Source data
----------------
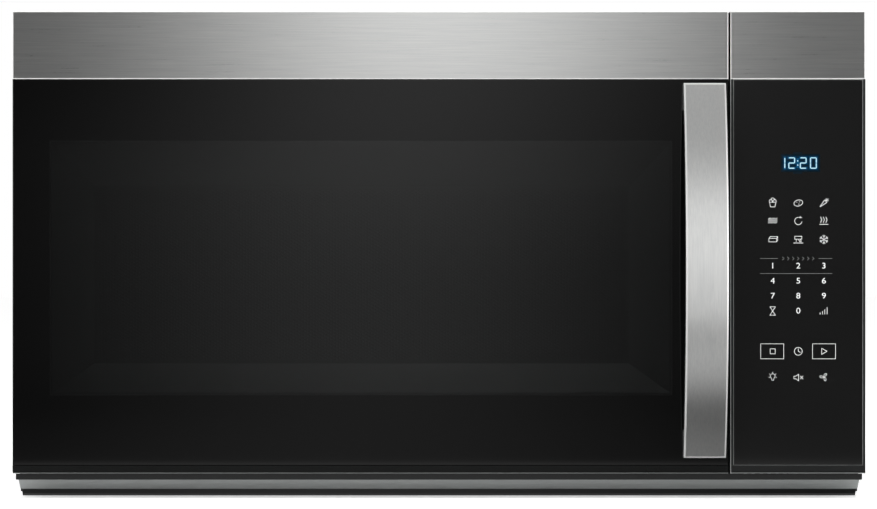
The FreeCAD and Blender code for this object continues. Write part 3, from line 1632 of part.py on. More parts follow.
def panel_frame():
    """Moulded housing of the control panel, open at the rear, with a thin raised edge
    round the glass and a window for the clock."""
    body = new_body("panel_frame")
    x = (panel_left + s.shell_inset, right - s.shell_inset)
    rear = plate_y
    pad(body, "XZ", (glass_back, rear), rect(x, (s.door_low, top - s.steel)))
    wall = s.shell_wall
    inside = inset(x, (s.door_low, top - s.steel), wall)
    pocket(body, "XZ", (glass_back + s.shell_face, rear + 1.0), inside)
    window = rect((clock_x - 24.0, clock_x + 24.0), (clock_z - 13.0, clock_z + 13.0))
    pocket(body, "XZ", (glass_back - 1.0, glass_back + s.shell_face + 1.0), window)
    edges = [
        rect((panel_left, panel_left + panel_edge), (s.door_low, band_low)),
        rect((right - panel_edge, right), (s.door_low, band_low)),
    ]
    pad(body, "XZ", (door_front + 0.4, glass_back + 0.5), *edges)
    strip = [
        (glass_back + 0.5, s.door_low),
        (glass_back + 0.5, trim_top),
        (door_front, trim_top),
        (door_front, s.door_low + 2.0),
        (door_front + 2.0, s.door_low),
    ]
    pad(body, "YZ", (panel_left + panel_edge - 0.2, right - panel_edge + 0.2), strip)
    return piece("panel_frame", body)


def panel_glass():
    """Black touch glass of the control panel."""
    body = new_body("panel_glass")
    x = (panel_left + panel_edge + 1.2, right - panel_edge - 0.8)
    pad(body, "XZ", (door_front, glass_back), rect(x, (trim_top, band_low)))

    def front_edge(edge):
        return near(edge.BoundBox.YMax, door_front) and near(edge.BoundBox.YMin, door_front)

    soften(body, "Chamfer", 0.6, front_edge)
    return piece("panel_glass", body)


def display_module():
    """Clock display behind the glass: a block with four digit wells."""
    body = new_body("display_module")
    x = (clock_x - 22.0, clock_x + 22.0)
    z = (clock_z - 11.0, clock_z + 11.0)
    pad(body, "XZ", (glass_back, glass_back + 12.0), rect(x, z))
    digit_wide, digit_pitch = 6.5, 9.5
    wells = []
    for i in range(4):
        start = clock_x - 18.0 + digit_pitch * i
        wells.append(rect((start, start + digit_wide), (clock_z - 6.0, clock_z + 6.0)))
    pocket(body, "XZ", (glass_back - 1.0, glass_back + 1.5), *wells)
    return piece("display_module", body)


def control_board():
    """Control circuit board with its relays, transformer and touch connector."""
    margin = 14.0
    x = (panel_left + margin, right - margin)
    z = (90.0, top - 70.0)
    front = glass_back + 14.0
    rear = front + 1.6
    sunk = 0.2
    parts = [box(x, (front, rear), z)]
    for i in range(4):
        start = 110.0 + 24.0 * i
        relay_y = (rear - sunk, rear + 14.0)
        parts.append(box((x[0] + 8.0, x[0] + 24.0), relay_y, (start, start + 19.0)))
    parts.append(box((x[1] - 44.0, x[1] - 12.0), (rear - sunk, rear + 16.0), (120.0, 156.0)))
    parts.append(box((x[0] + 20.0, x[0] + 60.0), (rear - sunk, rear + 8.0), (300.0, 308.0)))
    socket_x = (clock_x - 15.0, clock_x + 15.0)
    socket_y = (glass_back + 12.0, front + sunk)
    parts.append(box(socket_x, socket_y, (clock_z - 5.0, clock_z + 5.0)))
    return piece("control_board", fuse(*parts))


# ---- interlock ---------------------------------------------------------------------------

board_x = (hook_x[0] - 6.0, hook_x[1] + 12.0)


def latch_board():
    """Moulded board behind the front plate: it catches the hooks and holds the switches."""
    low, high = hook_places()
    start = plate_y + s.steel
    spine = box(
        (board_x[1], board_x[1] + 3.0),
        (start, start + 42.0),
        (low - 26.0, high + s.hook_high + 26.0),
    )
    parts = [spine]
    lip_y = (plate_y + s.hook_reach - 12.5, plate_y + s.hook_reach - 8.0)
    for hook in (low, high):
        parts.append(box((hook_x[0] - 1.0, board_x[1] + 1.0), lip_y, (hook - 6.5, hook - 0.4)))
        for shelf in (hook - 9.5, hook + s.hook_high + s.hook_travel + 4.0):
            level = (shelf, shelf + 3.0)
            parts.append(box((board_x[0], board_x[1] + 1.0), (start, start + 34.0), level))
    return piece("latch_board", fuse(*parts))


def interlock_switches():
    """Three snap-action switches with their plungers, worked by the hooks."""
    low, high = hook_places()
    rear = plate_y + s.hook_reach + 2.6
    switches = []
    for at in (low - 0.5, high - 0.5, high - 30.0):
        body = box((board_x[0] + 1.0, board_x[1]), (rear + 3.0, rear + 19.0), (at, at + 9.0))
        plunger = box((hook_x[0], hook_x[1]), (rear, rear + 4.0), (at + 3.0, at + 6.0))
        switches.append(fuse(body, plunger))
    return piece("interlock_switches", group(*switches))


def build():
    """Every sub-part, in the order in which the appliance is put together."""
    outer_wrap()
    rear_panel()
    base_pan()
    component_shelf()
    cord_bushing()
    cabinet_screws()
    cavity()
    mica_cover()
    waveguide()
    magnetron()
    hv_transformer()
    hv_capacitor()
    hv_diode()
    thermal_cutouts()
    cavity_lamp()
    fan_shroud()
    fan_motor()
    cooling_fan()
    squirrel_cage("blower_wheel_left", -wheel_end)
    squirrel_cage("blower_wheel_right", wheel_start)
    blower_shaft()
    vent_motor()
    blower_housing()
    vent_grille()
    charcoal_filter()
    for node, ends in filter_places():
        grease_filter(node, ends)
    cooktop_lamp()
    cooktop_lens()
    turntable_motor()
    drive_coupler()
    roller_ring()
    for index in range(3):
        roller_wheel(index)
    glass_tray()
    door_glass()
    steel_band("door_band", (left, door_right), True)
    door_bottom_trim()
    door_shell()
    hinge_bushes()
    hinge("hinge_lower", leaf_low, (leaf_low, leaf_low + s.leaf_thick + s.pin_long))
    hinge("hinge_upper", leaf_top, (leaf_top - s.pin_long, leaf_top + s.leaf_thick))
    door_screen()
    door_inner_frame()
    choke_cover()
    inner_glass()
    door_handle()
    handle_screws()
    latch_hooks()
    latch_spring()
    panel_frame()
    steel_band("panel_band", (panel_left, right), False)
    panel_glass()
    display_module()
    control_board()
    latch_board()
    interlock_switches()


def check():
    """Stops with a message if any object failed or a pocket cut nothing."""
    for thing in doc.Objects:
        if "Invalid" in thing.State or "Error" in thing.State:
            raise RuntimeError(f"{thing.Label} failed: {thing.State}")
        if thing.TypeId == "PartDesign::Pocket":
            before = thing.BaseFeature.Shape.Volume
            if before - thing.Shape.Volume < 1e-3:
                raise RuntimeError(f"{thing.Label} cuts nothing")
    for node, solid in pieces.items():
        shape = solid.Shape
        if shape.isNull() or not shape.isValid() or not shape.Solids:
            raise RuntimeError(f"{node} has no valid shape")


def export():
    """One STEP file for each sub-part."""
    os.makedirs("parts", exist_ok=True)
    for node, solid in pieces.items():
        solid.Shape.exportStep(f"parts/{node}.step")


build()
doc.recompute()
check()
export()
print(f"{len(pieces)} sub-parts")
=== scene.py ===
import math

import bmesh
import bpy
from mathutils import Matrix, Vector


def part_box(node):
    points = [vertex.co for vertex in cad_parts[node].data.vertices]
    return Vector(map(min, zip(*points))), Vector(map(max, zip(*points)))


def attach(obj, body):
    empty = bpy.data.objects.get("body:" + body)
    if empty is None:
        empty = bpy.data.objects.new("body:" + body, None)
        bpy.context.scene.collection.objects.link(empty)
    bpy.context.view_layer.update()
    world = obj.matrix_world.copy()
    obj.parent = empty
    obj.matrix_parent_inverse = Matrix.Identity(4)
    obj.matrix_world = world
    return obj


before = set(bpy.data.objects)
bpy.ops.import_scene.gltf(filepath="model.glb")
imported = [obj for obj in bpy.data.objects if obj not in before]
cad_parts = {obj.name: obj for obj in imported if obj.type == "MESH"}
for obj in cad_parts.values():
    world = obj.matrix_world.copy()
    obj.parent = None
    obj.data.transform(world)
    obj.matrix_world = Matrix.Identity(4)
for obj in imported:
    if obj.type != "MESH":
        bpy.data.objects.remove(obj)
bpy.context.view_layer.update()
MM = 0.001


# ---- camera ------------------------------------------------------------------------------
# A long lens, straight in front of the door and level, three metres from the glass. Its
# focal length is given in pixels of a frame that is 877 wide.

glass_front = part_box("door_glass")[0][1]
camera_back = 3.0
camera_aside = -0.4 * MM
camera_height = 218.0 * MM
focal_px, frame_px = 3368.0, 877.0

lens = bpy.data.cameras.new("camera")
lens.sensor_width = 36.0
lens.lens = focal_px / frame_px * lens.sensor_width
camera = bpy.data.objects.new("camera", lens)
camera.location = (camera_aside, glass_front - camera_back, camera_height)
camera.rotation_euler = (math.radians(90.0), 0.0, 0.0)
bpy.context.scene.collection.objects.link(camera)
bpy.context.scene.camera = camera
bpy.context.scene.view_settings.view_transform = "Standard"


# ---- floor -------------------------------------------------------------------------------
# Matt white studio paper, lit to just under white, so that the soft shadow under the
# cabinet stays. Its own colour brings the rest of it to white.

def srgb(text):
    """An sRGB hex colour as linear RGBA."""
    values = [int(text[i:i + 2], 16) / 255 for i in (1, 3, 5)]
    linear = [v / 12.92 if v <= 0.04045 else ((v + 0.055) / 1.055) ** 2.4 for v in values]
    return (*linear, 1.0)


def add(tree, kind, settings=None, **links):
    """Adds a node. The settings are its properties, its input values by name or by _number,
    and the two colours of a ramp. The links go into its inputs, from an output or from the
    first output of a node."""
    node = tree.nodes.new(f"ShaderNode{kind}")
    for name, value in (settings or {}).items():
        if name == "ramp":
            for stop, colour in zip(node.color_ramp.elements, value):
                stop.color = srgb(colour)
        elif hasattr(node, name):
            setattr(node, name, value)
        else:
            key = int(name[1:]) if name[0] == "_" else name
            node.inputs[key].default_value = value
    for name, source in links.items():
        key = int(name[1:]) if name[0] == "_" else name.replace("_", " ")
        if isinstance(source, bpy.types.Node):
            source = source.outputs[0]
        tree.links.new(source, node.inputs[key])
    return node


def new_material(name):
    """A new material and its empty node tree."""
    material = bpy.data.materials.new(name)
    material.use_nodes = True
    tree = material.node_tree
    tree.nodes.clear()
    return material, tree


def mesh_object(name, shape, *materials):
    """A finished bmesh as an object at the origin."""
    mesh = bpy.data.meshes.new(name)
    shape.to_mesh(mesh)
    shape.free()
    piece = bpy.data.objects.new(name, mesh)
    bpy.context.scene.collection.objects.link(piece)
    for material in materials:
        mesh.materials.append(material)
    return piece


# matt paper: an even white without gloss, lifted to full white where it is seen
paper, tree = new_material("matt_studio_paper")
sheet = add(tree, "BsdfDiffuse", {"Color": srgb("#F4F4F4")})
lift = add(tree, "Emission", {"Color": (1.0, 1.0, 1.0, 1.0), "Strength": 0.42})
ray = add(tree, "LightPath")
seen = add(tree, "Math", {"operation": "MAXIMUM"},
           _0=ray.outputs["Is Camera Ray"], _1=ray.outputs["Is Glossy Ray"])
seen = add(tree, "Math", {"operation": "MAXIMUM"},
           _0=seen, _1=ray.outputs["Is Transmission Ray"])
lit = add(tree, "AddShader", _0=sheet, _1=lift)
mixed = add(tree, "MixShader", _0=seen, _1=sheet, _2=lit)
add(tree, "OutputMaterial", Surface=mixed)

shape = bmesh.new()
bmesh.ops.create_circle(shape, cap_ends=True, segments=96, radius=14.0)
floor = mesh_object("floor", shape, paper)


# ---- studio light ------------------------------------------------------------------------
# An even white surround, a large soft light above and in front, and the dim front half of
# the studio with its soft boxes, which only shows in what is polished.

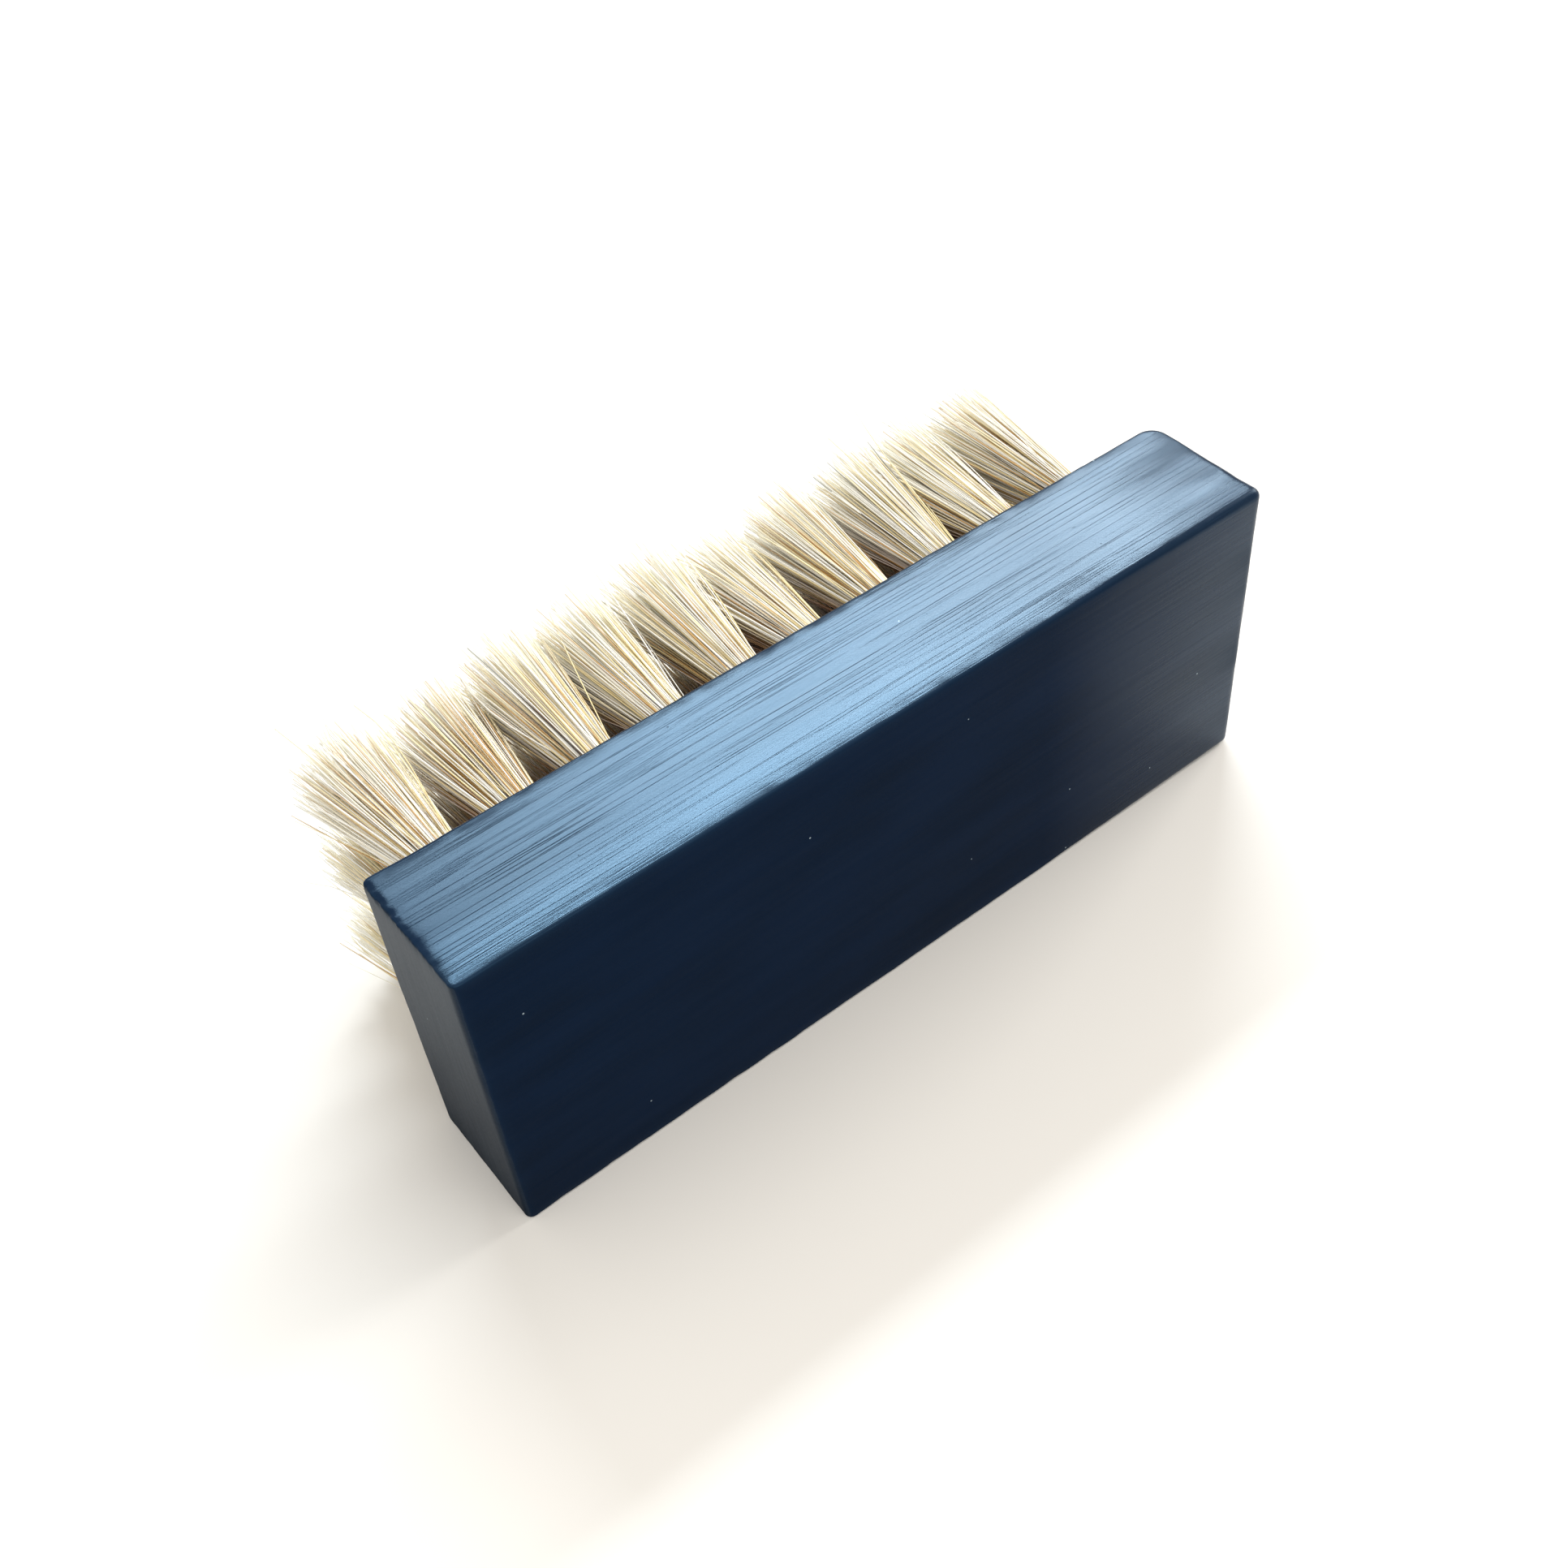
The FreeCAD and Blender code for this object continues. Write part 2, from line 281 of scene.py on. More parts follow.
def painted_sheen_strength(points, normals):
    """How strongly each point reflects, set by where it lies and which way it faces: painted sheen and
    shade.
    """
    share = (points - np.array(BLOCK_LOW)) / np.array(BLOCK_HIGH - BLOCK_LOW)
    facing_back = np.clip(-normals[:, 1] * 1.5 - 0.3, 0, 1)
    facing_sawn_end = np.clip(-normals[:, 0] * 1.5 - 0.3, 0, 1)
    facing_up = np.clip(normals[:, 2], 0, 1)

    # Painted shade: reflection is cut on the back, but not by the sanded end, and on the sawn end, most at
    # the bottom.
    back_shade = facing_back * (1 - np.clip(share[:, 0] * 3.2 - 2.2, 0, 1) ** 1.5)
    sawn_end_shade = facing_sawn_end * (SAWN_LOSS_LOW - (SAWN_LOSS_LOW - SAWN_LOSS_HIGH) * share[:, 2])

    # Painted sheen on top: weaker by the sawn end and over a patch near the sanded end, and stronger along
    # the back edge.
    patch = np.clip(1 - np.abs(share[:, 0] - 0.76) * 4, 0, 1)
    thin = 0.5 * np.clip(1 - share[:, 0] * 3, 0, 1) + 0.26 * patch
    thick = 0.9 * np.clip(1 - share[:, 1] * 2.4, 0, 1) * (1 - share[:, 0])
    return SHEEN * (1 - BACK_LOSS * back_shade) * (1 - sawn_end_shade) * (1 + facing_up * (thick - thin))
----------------
§ **Aim of the task**
Extract and output the part that opens with the line containing "if shape.isNull() or" and closes with the line containing "obj.parent = None", unchanged, ends included.

§ **Written solution**
        if shape.isNull() or not shape.isValid() or not shape.Solids:
            raise RuntimeError(f"{node} has no valid shape")


def export():
    """One STEP file for each sub-part."""
    os.makedirs("parts", exist_ok=True)
    for node, solid in pieces.items():
        solid.Shape.exportStep(f"parts/{node}.step")


build()
doc.recompute()
check()
export()
print(f"{len(pieces)} sub-parts")
=== scene.py ===
import math

import bmesh
import bpy
from mathutils import Matrix, Vector


def part_box(node):
    points = [vertex.co for vertex in cad_parts[node].data.vertices]
    return Vector(map(min, zip(*points))), Vector(map(max, zip(*points)))


def attach(obj, body):
    empty = bpy.data.objects.get("body:" + body)
    if empty is None:
        empty = bpy.data.objects.new("body:" + body, None)
        bpy.context.scene.collection.objects.link(empty)
    bpy.context.view_layer.update()
    world = obj.matrix_world.copy()
    obj.parent = empty
    obj.matrix_parent_inverse = Matrix.Identity(4)
    obj.matrix_world = world
    return obj


before = set(bpy.data.objects)
bpy.ops.import_scene.gltf(filepath="model.glb")
imported = [obj for obj in bpy.data.objects if obj not in before]
cad_parts = {obj.name: obj for obj in imported if obj.type == "MESH"}
for obj in cad_parts.values():
    world = obj.matrix_world.copy()
    obj.parent = None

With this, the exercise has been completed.